___ Data section ___

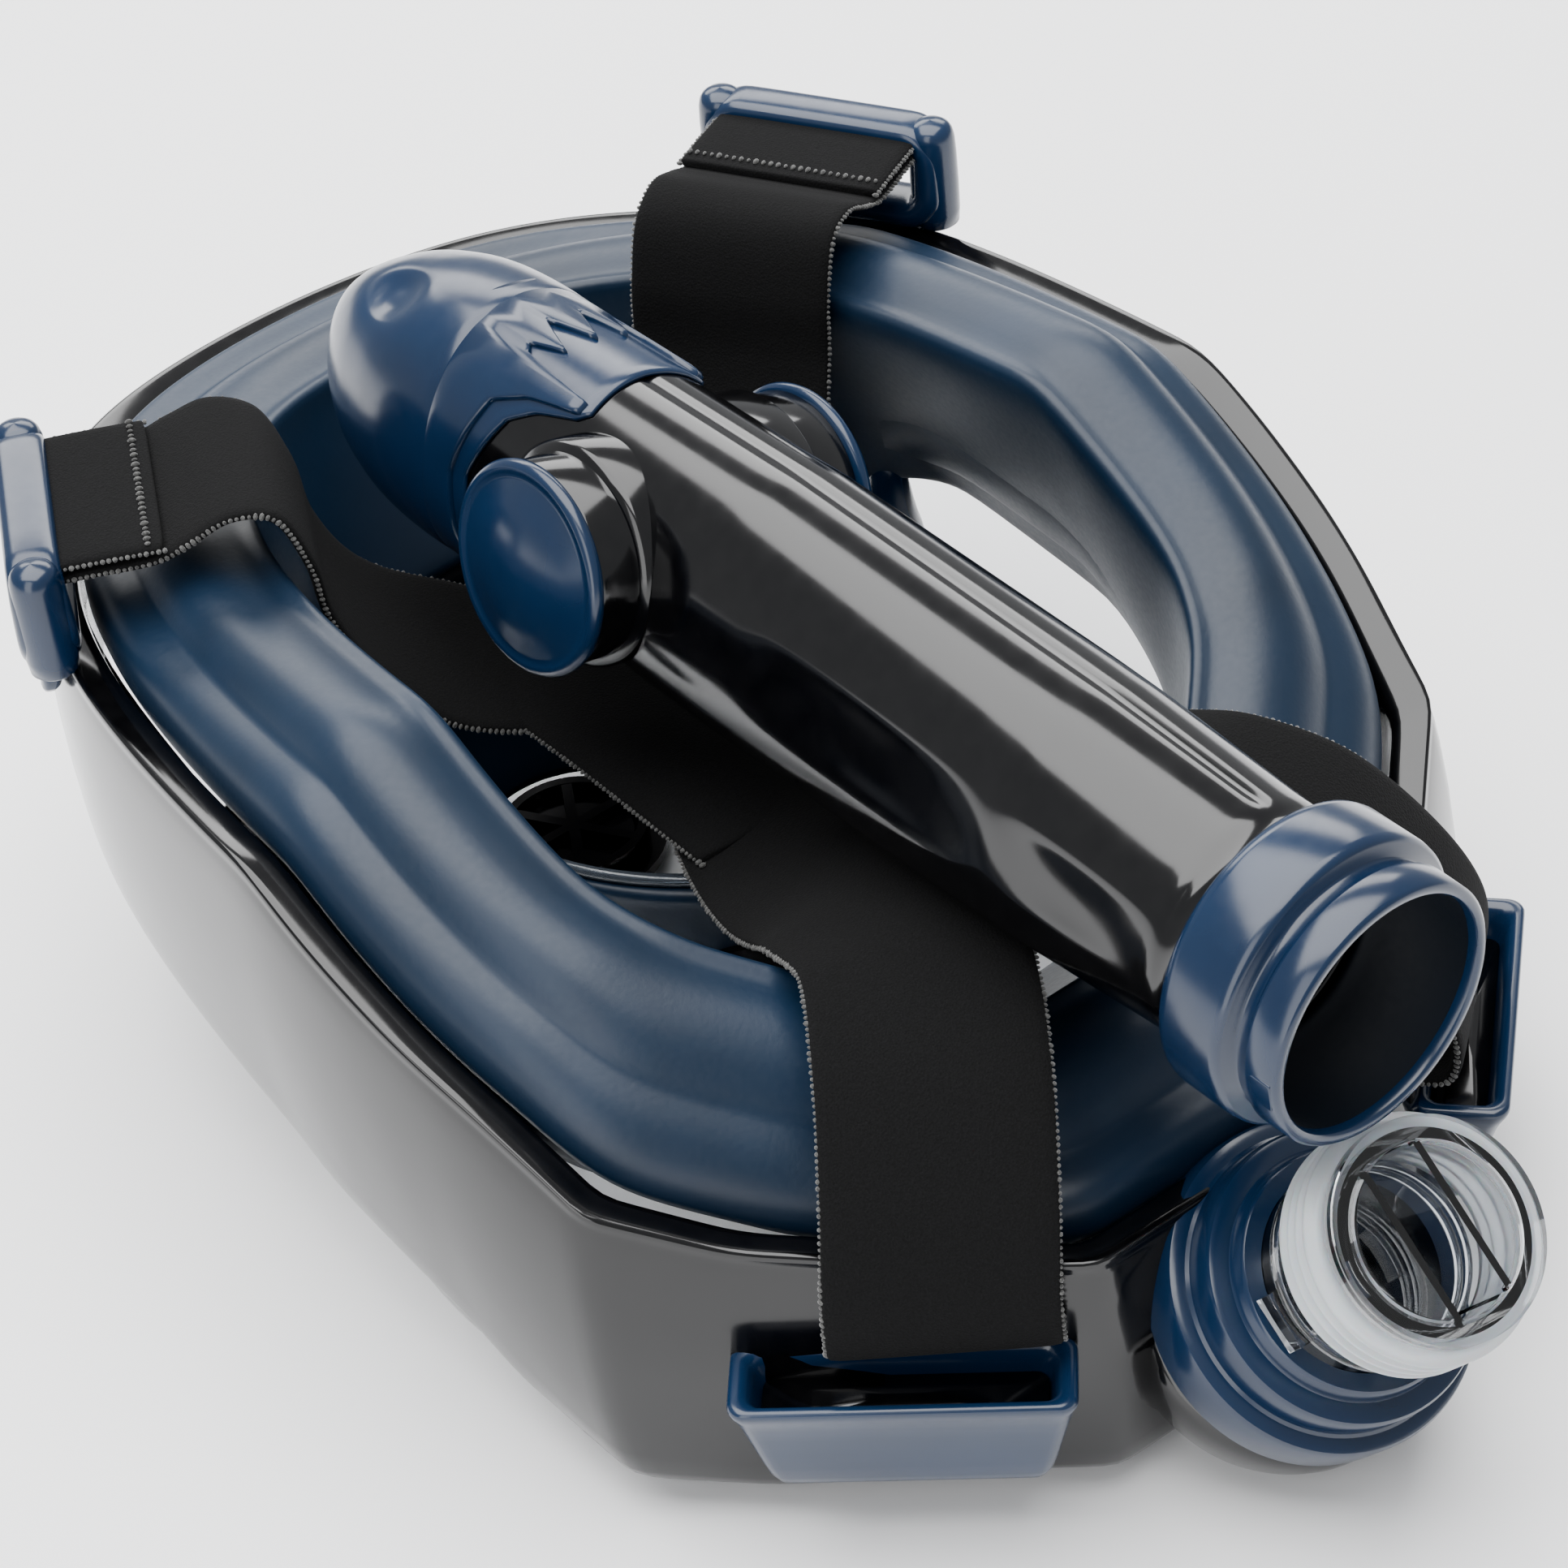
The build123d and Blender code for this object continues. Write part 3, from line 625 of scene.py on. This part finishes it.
def rounded_path(half_x, half_z, radius, steps=8):
    """Rounded rectangle as (x, z) pairs."""
    points = []
    for cx, cz, start in ((1, 1, 0), (-1, 1, 90), (-1, -1, 180), (1, -1, 270)):
        for i in range(steps + 1):
            angle = math.radians(start + 90 * i / steps)
            points.append((cx * (half_x - radius) + radius * math.cos(angle),
                           cz * (half_z - radius) + radius * math.sin(angle)))
    return points


def build_clip(side, word):
    """Strap buckle: a rounded loop with a ridged top bar on a hooked foot."""
    origin, along, across, up = clip_axes(side)
    bm = bmesh.new()
    rings = []
    path = rounded_path(20.6, 8.0, 5.0)
    for i, (x, z) in enumerate(path):
        before = path[i - 1]
        after = path[(i + 1) % len(path)]
        way = unit((after[0] - before[0], after[1] - before[1], 0))
        out = Vector((way.y, -way.x, 0))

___

[What is asked]: Output the full listing exactly as it stands.

[Final answer]:
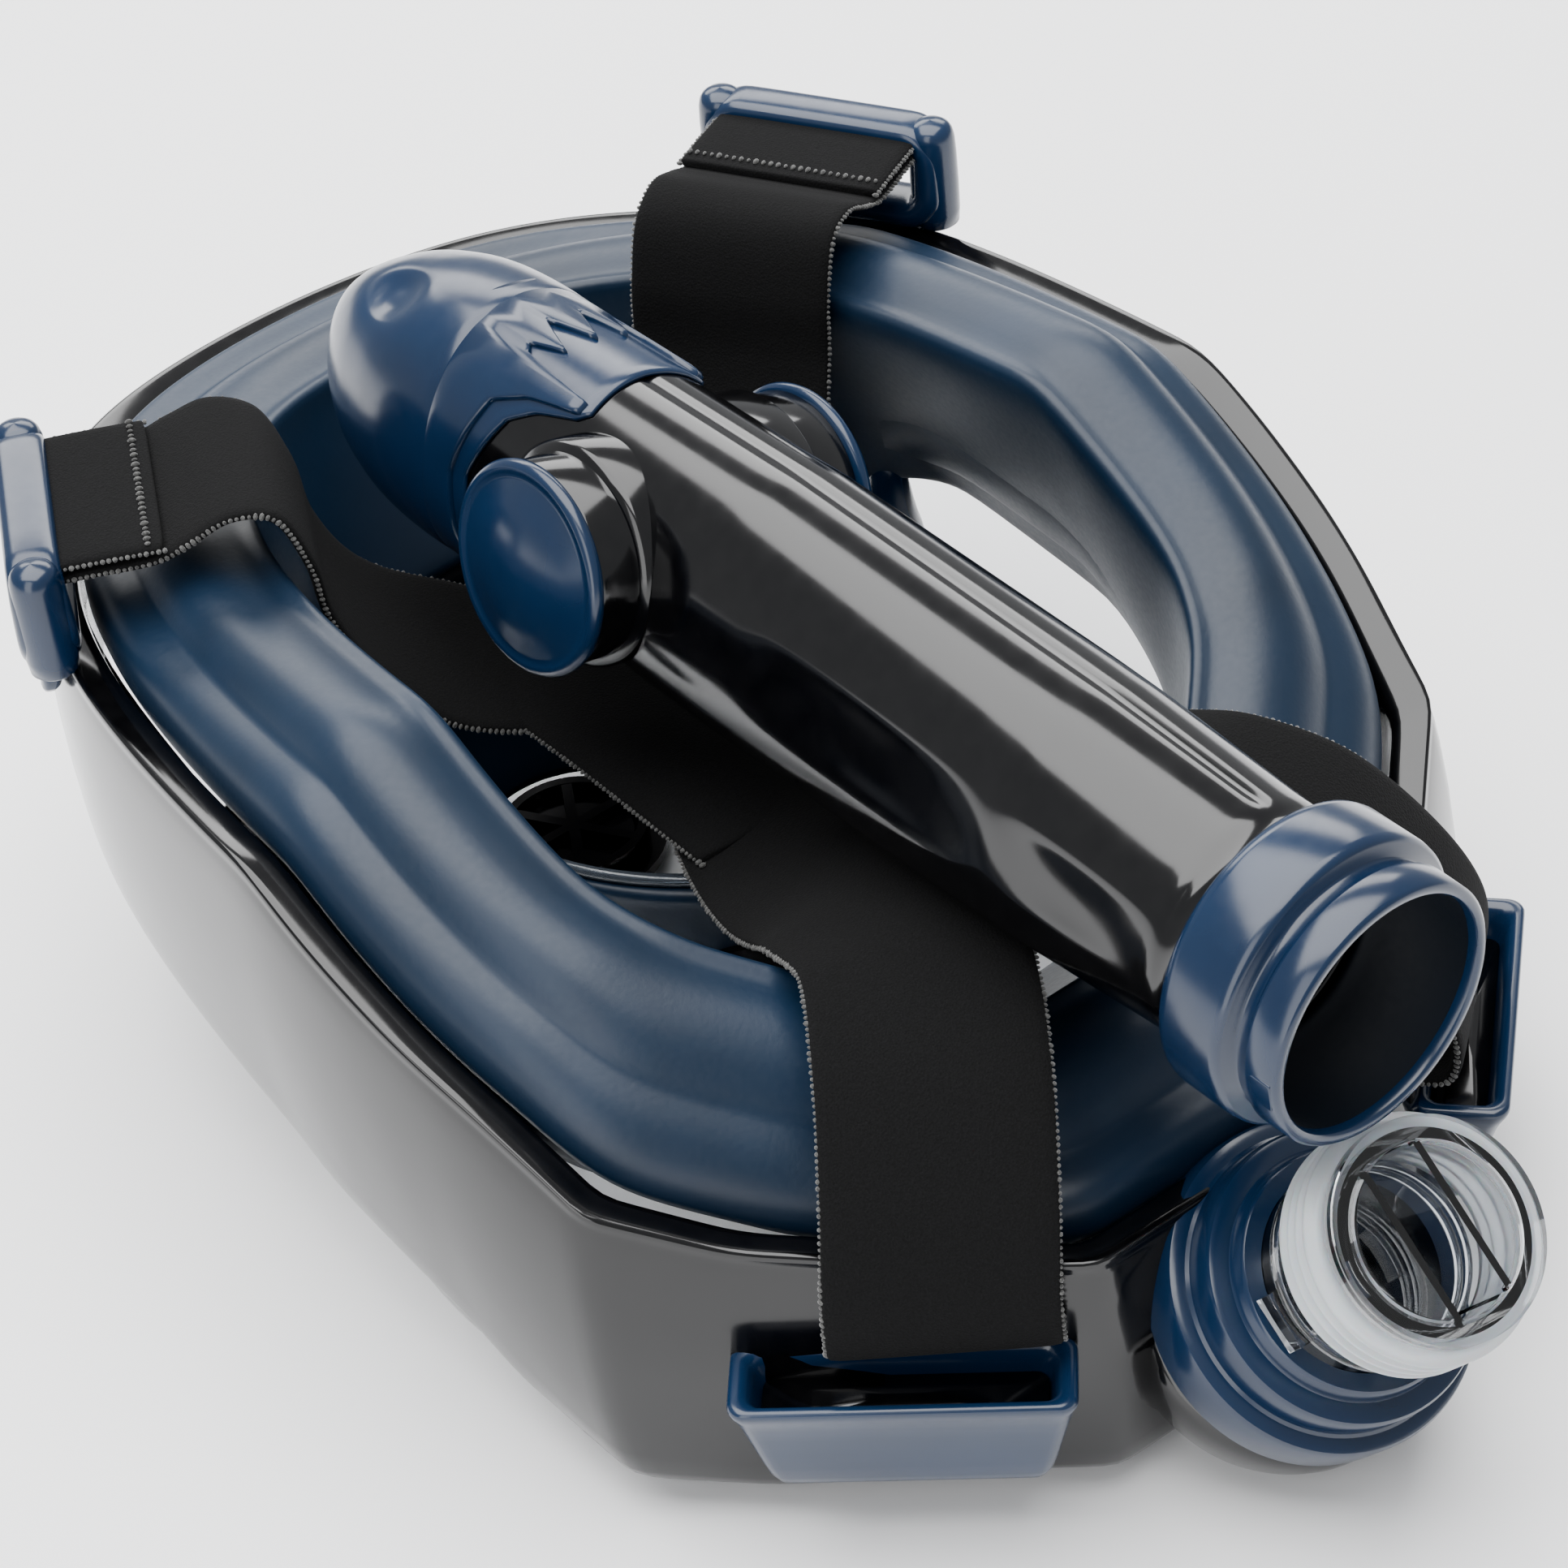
The build123d and Blender code for this object continues. Write part 3, from line 625 of scene.py on. This part finishes it.
def rounded_path(half_x, half_z, radius, steps=8):
    """Rounded rectangle as (x, z) pairs."""
    points = []
    for cx, cz, start in ((1, 1, 0), (-1, 1, 90), (-1, -1, 180), (1, -1, 270)):
        for i in range(steps + 1):
            angle = math.radians(start + 90 * i / steps)
            points.append((cx * (half_x - radius) + radius * math.cos(angle),
                           cz * (half_z - radius) + radius * math.sin(angle)))
    return points


def build_clip(side, word):
    """Strap buckle: a rounded loop with a ridged top bar on a hooked foot."""
    origin, along, across, up = clip_axes(side)
    bm = bmesh.new()
    rings = []
    path = rounded_path(20.6, 8.0, 5.0)
    for i, (x, z) in enumerate(path):
        before = path[i - 1]
        after = path[(i + 1) % len(path)]
        way = unit((after[0] - before[0], after[1] - before[1], 0))
        out = Vector((way.y, -way.x, 0))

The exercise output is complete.